Beginning in 1913, the HBC opened six flagship department stores in Western Canada: in Calgary, Edmonton, Victoria, Vancouver, Saskatoon, and Winnipeg. As the twentieth century continued, increasing numbers of shoppers began to think of the HBC as only a retailer; the fur trade, for centuries the heartbeat of the company, became a fading memory.

However, the HBC continued to sell furs for decades after the rise of retail. In the September 1935 issue of The Beaver the magazine’s editors published a two-part photo essay that detailed the process of grading and then storing furs (along with other perishable items) for future sale.

The first part of the article, “The Experts,” explained the great care and expertise that went into properly inspecting furs and ranking their quality.

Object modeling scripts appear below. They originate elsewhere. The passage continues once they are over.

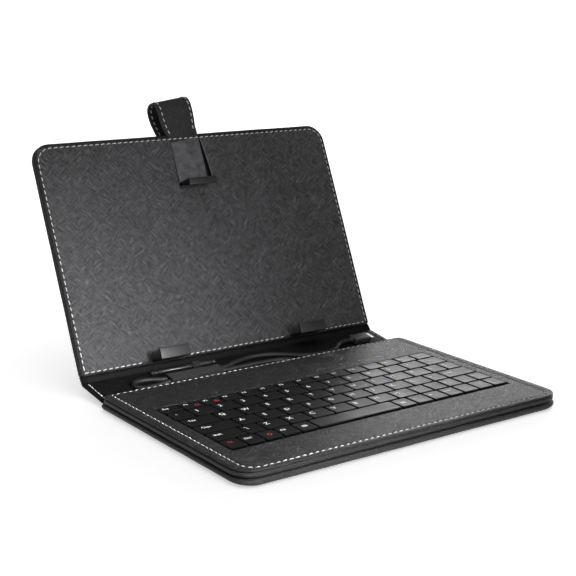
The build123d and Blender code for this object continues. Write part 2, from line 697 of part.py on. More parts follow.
with BuildPart() as fold_leather_back:
    back_outline = [
        across(spine, SPINE_END, SPINE_BELOW + 0.5),
        across(spine, SPINE_END + 2.9, SPINE_BELOW - 0.2),
        across(lid, -LID_HEM - 2.4, -LID_THICKNESS + 0.3),
        across(lid, -LID_HEM, -LID_THICKNESS + 1.8),
        across(lid, -LID_HEM, -LID_THICKNESS + 2.9),
        across(spine, SPINE_END + 1.9, 1.0),
        across(spine, SPINE_END, 1.4),
    ]
    fold(COVER_WIDTH - 5, back_outline)
keep(fold_leather_back, "fold_leather_back")

with BuildPart() as kickstand_hinge_strip:
    hinge_outline = [
        across(lid, FLAP_HINGE_UP_LID - 0.2, -LID_THICKNESS),
        across(lid, FLAP_HINGE_UP_LID + 3.6, -LID_THICKNESS),
        across(lid, FLAP_HINGE_UP_LID + 3.6, -LID_THICKNESS - 0.8),
        across(flap, flap_y[0], FLAP_THICKNESS),
        across(flap, flap_y[0], 0),
    ]
    fold(FLAP_WIDTH - 6, hinge_outline)
keep(kickstand_hinge_strip, "kickstand_hinge_strip")

os.makedirs("parts", exist_ok=True)
for piece in pieces:
    export_step(piece, f"parts/{piece.label}.step")
print(len(pieces), "pieces")
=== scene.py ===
"""Looks of the folding tablet case with a built-in keyboard, around its CAD frame.

Lengths are in millimetres until they reach a mesh, curve or camera, where MM turns
them into metres. The frame is the case's own: the origin is the centre of the base's
underside, +Y runs from the typist to the lid and +Z is up. A point on a panel is
given as x, distance up the panel and height above it.
"""

from math import cos, pi, radians, sin

import bpy
from mathutils import Matrix, Vector, noise


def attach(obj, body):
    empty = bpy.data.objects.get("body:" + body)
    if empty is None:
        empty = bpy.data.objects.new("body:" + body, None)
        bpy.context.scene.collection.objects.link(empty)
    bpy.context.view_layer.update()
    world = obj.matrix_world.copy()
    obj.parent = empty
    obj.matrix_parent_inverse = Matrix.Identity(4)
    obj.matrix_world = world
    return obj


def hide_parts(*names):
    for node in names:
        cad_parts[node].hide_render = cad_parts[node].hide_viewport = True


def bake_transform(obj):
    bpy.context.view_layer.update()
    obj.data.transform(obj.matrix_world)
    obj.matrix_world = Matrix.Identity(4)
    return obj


# Without a seed of its own, the noise differs from run to run.
noise.seed_set(7)

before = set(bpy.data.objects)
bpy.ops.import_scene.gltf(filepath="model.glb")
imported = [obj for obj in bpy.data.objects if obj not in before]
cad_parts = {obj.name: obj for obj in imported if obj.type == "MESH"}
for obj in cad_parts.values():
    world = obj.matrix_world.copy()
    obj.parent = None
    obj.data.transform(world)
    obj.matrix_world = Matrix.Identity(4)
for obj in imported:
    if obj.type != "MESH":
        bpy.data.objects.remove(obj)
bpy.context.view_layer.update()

MM = 0.001

# Panels, as in the CAD model. Radii are those of the near and the far corners.
BASE_X = (-105.5, 105.5)
BASE_Y = (-68.25, 68.25)
BASE_RADII = (11.0, 4.0)
BASE_SEAM_X = (-100.0, 100.0)
BASE_SEAM_Y = (-64.75, 64.25)
BASE_SEAM_RADII = (8.0, 1.5)
PANEL_BOTTOM = 4.6
PANEL_TOP = 8.5
PANEL_BACK = 66.2
FIELD_X = (-92.0, 92.8)
FIELD_Y = (-40.15, 32.15)
SPINE_TILT = radians(8.4)
SPINE_ORIGIN = (68.75, 2.0)
SPINE_Y = (2.2, 25.0)
SPINE_FACE = 2.15
LID_LEAN = radians(24.4)
LID_ORIGIN = (94.18, 12.81)
LID_X = (-102.6, 102.6)
LID_Y = (-2.0, 132.4)
LID_SEAM_X = (-100.0, 100.0)
LID_SEAM_Y = (0.0, 129.6)
LID_SEAM_RADII = (0.8, 9.0)
LID_THICKNESS = 4.8
FLAP_HINGE_UP_LID = 100.0
FLAP_LEAN = radians(5.0)
FLAP_THICKNESS = 2.6


def base_at(x, y, z):
    return Vector((x, y, z))


def spine_at(x, up, out):
    y = SPINE_ORIGIN[0] + up * cos(SPINE_TILT) - out * sin(SPINE_TILT)
    return Vector((x, y, SPINE_ORIGIN[1] + up * sin(SPINE_TILT) + out * cos(SPINE_TILT)))


def lid_at(x, up, out):
    y = LID_ORIGIN[0] + up * sin(LID_LEAN) - out * cos(LID_LEAN)
    return Vector((x, y, LID_ORIGIN[1] + up * cos(LID_LEAN) + out * sin(LID_LEAN)))


def flap_at(x, down, out):
    """The prop flap's back is its outer face, and it hangs from its hinge."""
    hinge = lid_at(x, FLAP_HINGE_UP_LID, -LID_THICKNESS - 0.2)
    y = hinge.y + down * sin(FLAP_LEAN) + out * cos(FLAP_LEAN)
    return Vector((x, y, hinge.z - down * cos(FLAP_LEAN) + out * sin(FLAP_LEAN)))


def out_of(place):
    """The direction out of a panel's face."""
    return (place(0, 0, 1) - place(0, 0, 0)).normalized()


# ---- Mesh helpers ----


def linked(name, data):
    """A new object in the scene."""
    made = bpy.data.objects.new(name, data)
    bpy.context.scene.collection.objects.link(made)
    return made


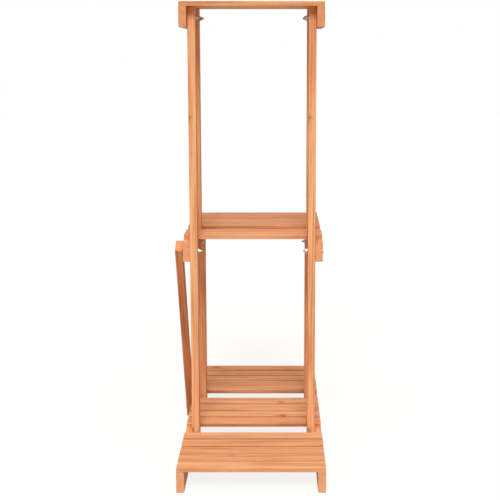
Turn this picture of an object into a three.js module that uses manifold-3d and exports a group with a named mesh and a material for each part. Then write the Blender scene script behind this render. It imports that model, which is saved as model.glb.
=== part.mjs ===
// Plant ladder stand: three stepped shelves of slats on rails, bolted between upright legs, with one diagonal brace.
// Millimetres, +Z up. X runs across the stand, Y runs along its long base away from the near end.
import * as THREE from "three";
import { mergeVertices } from "three/addons/utils/BufferGeometryUtils.js";
import Module from "manifold-3d";

const wasm = await Module();
wasm.setup();

// Sections of the planed boards.
const railThickness = 20;
const railHeight = 54;
const legThickness = 20;
const legDepth = 45;
const slatThickness = 12;
const slatWidth = 43;
const braceThickness = 19;
const braceWidth = 45;
const easedEdge = 1.6; // radius planed along the long edges
const endChamfer = 0.8; // sanded corner round the sawn ends
const joinGap = 0.3; // clear space where two pieces meet

// Width of the frame, and the heights at which the shelf rails hang.
const frameWidth = 375; // over the outer faces of the rails
const slatSetback = 0.5; // each slat end behind the rail's outer face
const midRailBottom = 536;
const topRailBottom = 1154;
const upperLegRise = 8; // foot of an upper rear leg above the bottom edge of the mid rails

// Gaps between neighbouring slats, front to back. They were nailed down by eye, so the gaps differ.
const baseFrontGaps = [3.5, 3.5, 11.5, 7.5];
const baseMiddleGaps = [13, 11, 15];
const baseRearGaps = [3, 6, 7, 12];
const midFrontGaps = [2.5];
const midRearGaps = [3, 3, 8, 13];
const topGaps = [6, 7, 7, 7];

// Clear space along Y between a leg and the slats before and behind it.
const baseClearBeforeFrontLeg = 10;
const baseClearBehindFrontLeg = 17;
const baseClearBeforeRearLeg = 13.5;
const baseClearBehindRearLeg = 14.5;
const midClearBehindFrontLeg = 1.5;
const midClearBeforeUpperLeg = 4.5;
const midClearBehindUpperLeg = 7.5;
const midRailSetback = 7; // near end of the mid rails behind the front legs' faces
const topOverhang = 27; // near end of the top shelf before the front legs' faces

// Bolts, each with its washer and hexagon nut.
const boltDiameter = 6;
const boltHoleDiameter = 7;
const headDiameter = 12;
const headHeight = 2.5;
const headEdge = 0.8; // chamfer round the head
const socketAcrossFlats = 4;
const socketDepth = 1.8;
const washerDiameter = 17;
const washerThickness = 1.5;
const nutAcrossFlats = 10;
const nutThickness = 5;
const tipLength = 5.5; // thread standing out of the nut
const tipChamfer = 0.8;
const braceEndBeyondBolt = 18;

const roundSides = 12; // sides of a bolt, a washer and a drilled hole
const cutOverrun = 2; // how far a cutting solid runs past the faces it cuts

// ---- Layout along Y, worked out from the near end ----

function groupLength(gaps) {
  return (gaps.length + 1) * slatWidth + gaps.reduce((sum, gap) => sum + gap, 0);
}

const frontLegStart = groupLength(baseFrontGaps) + baseClearBeforeFrontLeg;
const frontLegEnd = frontLegStart + legDepth;
const baseMiddleStart = frontLegEnd + baseClearBehindFrontLeg;
const rearLegStart = baseMiddleStart + groupLength(baseMiddleGaps) + baseClearBeforeRearLeg;
const baseRearStart = rearLegStart + legDepth + baseClearBehindRearLeg;
const baseLength = baseRearStart + groupLength(baseRearGaps);

const midFrontStart = frontLegEnd + midClearBehindFrontLeg;
const upperLegStart = midFrontStart + groupLength(midFrontGaps) + midClearBeforeUpperLeg;
const midRearStart = upperLegStart + legDepth + midClearBehindUpperLeg;
const midRailStart = frontLegStart + midRailSetback;
const midRailEnd = midRearStart + groupLength(midRearGaps);

const topStart = frontLegStart - topOverhang;
const topEnd = topStart + groupLength(topGaps);

const frontLegY = frontLegStart + legDepth / 2;
const upperLegY = upperLegStart + legDepth / 2;
const rearLegY = rearLegStart + legDepth / 2;

// ---- Layout across X, worked out from the middle of the frame ----

const railX = (frameWidth - railThickness) / 2;
const legX = frameWidth / 2 - railThickness - joinGap - legThickness / 2;
const braceX = frameWidth / 2 + joinGap + braceThickness / 2;
const slatLength = frameWidth - 2 * slatSetback;

// The brace, its joints and the bolt heads stand out on the left, so the middle of the whole stand lies off the frame's.
const reachLeft = frameWidth / 2 + joinGap + braceThickness + joinGap + headHeight;
const reachRight = frameWidth / 2 + joinGap + headHeight;
const middleOfAll = (reachRight - reachLeft) / 2;

// ---- Materials ----

const wood = new THREE.MeshStandardMaterial({ color: 0xd8915f, roughness: 0.55, metalness: 0 });
const steel = new THREE.MeshStandardMaterial({ color: 0x8c8a86, roughness: 0.4, metalness: 1 });

// ---- Solids ----

function toSolid(geometry) {
  const plain = geometry.clone();
  plain.deleteAttribute("normal");
  plain.deleteAttribute("uv");
  const merged = mergeVertices(plain, 1e-4);
  const triVerts = new Uint32Array(merged.index.array);
  const vertProperties = new Float32Array(merged.attributes.position.array);
  return new wasm.Manifold(new wasm.Mesh({ numProp: 3, vertProperties, triVerts }));
}

function toGeometry(solid) {
  const mesh = solid.getMesh();
  const geometry = new THREE.BufferGeometry();
  geometry.setAttribute("position", new THREE.BufferAttribute(new Float32Array(mesh.vertProperties), 3));
  geometry.setIndex(new THREE.BufferAttribute(new Uint32Array(mesh.triVerts), 1));
  geometry.computeVertexNormals();
  return geometry;
}

// Outline of a board's section, centred, with its corners eased.
function easedSection(width, height) {
  const x = width / 2 - easedEdge;
  const y = height / 2 - easedEdge;
  const outline = new THREE.Shape();
  outline.absarc(x, y, easedEdge, 0, Math.PI / 2);
  outline.absarc(-x, y, easedEdge, Math.PI / 2, Math.PI);
  outline.absarc(-x, -y, easedEdge, Math.PI, 1.5 * Math.PI);
  outline.absarc(x, -y, easedEdge, 1.5 * Math.PI, 2 * Math.PI);
  outline.closePath();
  return outline;
}

// A board centred on its own origin, its length along local Z, with its sawn ends sanded.
function planedBoard(sectionX, sectionY, length) {
  const geometry = new THREE.ExtrudeGeometry(easedSection(sectionX, sectionY), {
    depth: length - 2 * endChamfer,
    bevelEnabled: true,
    bevelThickness: endChamfer,
    bevelSize: endChamfer,
    bevelOffset: -endChamfer,
    bevelSegments: 1,
    curveSegments: 1,
  });
  return geometry.translate(0, 0, endChamfer - length / 2);
}

// Boards by the way they lie in the stand, each centred on its own origin.
function boardAlongX(length, depth, height) {
  return planedBoard(height, depth, length).rotateY(Math.PI / 2);
}

function boardAlongY(thickness, length, height) {
  return planedBoard(thickness, height, length).rotateX(-Math.PI / 2);
}

function boardAlongZ(thickness, depth, length) {
  return planedBoard(thickness, depth, length);
}

// The board with a bolt hole bored across it along X at each [y, z], measured from the board's middle.
function bored(geometry, thickness, places) {
  let solid = toSolid(geometry);
  for (const [y, z] of places) {
    const drill = new THREE.CylinderGeometry(
      boltHoleDiameter / 2,
      boltHoleDiameter / 2,
      thickness + 2 * cutOverrun,
      roundSides,
    );
    drill.rotateZ(Math.PI / 2).translate(0, y, z);
    solid = solid.subtract(toSolid(drill));
  }
  return toGeometry(solid);
}

function hexagonPrism(acrossFlats, length) {
  const cornerRadius = acrossFlats / Math.sqrt(3);
  return new THREE.CylinderGeometry(cornerRadius, cornerRadius, length, 6);
}

// A bolt along local +Y: the head's underside is at 0, and the washer bears at the grip length.
function boltGeometry(grip) {
  const shank = boltDiameter / 2;
  const head = headDiameter / 2;
  const washerEnd = grip + washerThickness;
  const tipEnd = washerEnd + nutThickness + tipLength;
  const profile = [
    [0, -headHeight],
    [head - headEdge, -headHeight],
    [head, headEdge - headHeight],
    [head, 0],
    [shank, 0],
    [shank, grip],
    [washerDiameter / 2, grip],
    [washerDiameter / 2, washerEnd],
    [shank, washerEnd],
    [shank, tipEnd - tipChamfer],
    [shank - tipChamfer, tipEnd],
    [0, tipEnd],
  ].map(([radius, y]) => new THREE.Vector2(radius, y));
  const nut = hexagonPrism(nutAcrossFlats, nutThickness).translate(0, washerEnd + nutThickness / 2, 0);
  const socket = hexagonPrism(socketAcrossFlats, 2 * socketDepth).translate(0, -headHeight, 0);
  const turned = toSolid(new THREE.LatheGeometry(profile, roundSides));
  return toGeometry(turned.add(toSolid(nut)).subtract(toSolid(socket)));
}

// ---- The stand ----

const stand = new THREE.Group();
stand.position.set(-middleOfAll, -baseLength / 2, 0);

function addPiece(name, geometry, material, x, y, z) {
  const piece = new THREE.Mesh(geometry, material);
  piece.name = name;
  piece.position.set(x, y, z);
  stand.add(piece);
  return piece;
}

const sides = [
  { name: "left", sign: -1 },
  { name: "right", sign: 1 },
];

const legRows = {
  front: { y: frontLegY, bottom: 0, top: topRailBottom + railHeight },
  upper_rear: { y: upperLegY, bottom: midRailBottom + upperLegRise, top: topRailBottom + railHeight },
  lower_rear: { y: rearLegY, bottom: 0, top: midRailBottom + railHeight },
};

const shelves = {
  base: { start: 0, end: baseLength, railBottom: 0, legs: ["front", "lower_rear"] },
  mid: { start: midRailStart, end: midRailEnd, railBottom: midRailBottom, legs: ["front", "upper_rear", "lower_rear"] },
  top: { start: topStart, end: topEnd, railBottom: topRailBottom, legs: ["front", "upper_rear"] },
};

function boltHeight(shelf) {
  return shelf.railBottom + railHeight / 2;
}

// Rails on edge, one at each side of every shelf.
function addRails(shelfName) {
  const shelf = shelves[shelfName];
  const middleY = (shelf.start + shelf.end) / 2;
  const places = shelf.legs.map((leg) => [legRows[leg].y - middleY, 0]);
  const rail = boardAlongY(railThickness, shelf.end - shelf.start, railHeight);
  const geometry = bored(rail, railThickness, places);
  for (const side of sides)
    addPiece(`${shelfName}_rail_${side.name}`, geometry, wood, side.sign * railX, middleY, boltHeight(shelf));
}

// Upright legs inside the rails, one at each side of every row.
function addLegs(rowName) {
  const row = legRows[rowName];
  const middleZ = (row.bottom + row.top) / 2;
  const joined = Object.values(shelves).filter((shelf) => shelf.legs.includes(rowName));
  const places = joined.map((shelf) => [0, boltHeight(shelf) - middleZ]);
  const leg = boardAlongZ(legThickness, legDepth, row.top - row.bottom);
  const geometry = bored(leg, legThickness, places);
  for (const side of sides)
    addPiece(`${rowName}_leg_${side.name}`, geometry, wood, side.sign * legX, row.y, middleZ);
}

// Slats across both rails, laid from a start along Y with the given gaps.
function addSlats(groupName, start, gaps, railBottom) {
  const geometry = boardAlongX(slatLength, slatWidth, slatThickness);
  const z = railBottom + railHeight + joinGap + slatThickness / 2;
  let y = start + slatWidth / 2;
  for (let i = 0; i <= gaps.length; i += 1) {
    addPiece(`${groupName}_${i + 1}`, geometry, wood, 0, y, z);
    y += slatWidth + (gaps[i] ?? 0);
  }
}

// The brace leans from the front leg's mid bolt down to the lower rear leg's base bolt, outside the left rails.
const braceTop = { y: frontLegY, z: boltHeight(shelves.mid) };
const braceFoot = { y: rearLegY, z: boltHeight(shelves.base) };

function addBrace() {
  const run = braceFoot.y - braceTop.y;
  const drop = braceTop.z - braceFoot.z;
  const span = Math.hypot(run, drop);
  const board = boardAlongZ(braceThickness, braceWidth, span + 2 * braceEndBeyondBolt);
  const geometry = bored(board, braceThickness, [
    [0, span / 2],
    [0, -span / 2],
  ]);
  const middleY = (braceTop.y + braceFoot.y) / 2;
  const middleZ = (braceTop.z + braceFoot.z) / 2;
  const brace = addPiece("diagonal_brace", geometry, wood, -braceX, middleY, middleZ);
  brace.rotation.x = Math.atan2(run, drop);
}

function passesBrace(shelfName, legName, side) {
  const atTop = shelfName === "mid" && legName === "front";
  const atFoot = shelfName === "base" && legName === "lower_rear";
  return side.name === "left" && (atTop || atFoot);
}

// One bolt through every crossing of a rail and a leg, and through the brace where it lies on them.
function addBolts(shelfName) {
  const shelf = shelves[shelfName];
  for (const legName of shelf.legs)
    for (const side of sides) {
      const braceGrip = passesBrace(shelfName, legName, side) ? braceThickness + joinGap : 0;
      const headFace = frameWidth / 2 + braceGrip + joinGap;
      const grip = headFace - (legX - legThickness / 2) + joinGap;
      const name = `bolt_${shelfName}_${legName}_${side.name}`;
      const z = boltHeight(shelf);
      const bolt = addPiece(name, boltGeometry(grip), steel, side.sign * headFace, legRows[legName].y, z);
      bolt.rotation.z = (side.sign * Math.PI) / 2;
    }
}

for (const shelfName of Object.keys(shelves)) addRails(shelfName);
for (const rowName of Object.keys(legRows)) addLegs(rowName);
addSlats("base_slat_front", 0, baseFrontGaps, 0);
addSlats("base_slat_middle", baseMiddleStart, baseMiddleGaps, 0);
addSlats("base_slat_rear", baseRearStart, baseRearGaps, 0);
addSlats("mid_slat_front", midFrontStart, midFrontGaps, midRailBottom);
addSlats("mid_slat_rear", midRearStart, midRearGaps, midRailBottom);
addSlats("top_slat", topStart, topGaps, topRailBottom);
addBrace();
for (const shelfName of Object.keys(shelves)) addBolts(shelfName);

export default stand;
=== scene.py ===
import math
import random

import bmesh
import bpy
from mathutils import Matrix, Vector


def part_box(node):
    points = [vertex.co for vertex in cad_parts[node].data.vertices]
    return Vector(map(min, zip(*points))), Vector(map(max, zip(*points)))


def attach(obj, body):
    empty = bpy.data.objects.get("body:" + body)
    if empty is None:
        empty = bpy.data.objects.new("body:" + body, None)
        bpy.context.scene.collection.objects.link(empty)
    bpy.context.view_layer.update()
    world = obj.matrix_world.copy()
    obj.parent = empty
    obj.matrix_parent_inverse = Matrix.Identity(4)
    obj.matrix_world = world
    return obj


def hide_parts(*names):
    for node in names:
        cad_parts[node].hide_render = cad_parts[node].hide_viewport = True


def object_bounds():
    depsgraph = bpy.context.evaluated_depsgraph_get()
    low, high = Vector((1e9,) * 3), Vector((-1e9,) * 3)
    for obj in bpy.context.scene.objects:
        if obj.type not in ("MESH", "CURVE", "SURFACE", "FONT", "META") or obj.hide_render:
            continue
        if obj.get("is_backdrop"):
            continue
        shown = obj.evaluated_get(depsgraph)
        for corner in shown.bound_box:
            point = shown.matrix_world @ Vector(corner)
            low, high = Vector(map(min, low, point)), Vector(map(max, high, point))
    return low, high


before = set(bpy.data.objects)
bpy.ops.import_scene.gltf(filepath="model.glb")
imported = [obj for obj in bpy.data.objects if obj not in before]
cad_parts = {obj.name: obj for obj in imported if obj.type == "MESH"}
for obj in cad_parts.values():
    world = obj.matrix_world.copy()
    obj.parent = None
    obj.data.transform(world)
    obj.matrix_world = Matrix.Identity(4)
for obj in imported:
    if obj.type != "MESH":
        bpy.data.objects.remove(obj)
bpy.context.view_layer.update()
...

The second part, “Cold Storage,” offered readers a behind-the-scenes look at the cold storage facility at Beaver House in London, England, where raw furs, along with frozen fish and other perishable items, were processed and stored.

The article, by an unnamed author, explained the extensive training process that went into developing skilled fur graders: “Fur graders are not made in a day, and each of the men grading in these photographs has worked his way up through four or five years of training to grading lowly muskrat, and, by slow stages according to his proficiency, he may advance from that to grading the mink and silver foxes that will find their way to the shops of Bond Street and Fifth Avenue.”

The author wrote with pride about the then-state-of-the-art refrigeration units housed within the cold-storage facility.

“In these storage rooms the temperature is kept so low that the men working there must wear blanket coats,” the article said, adding that the refrigeration units create “Arctic conditions in the heart of London.”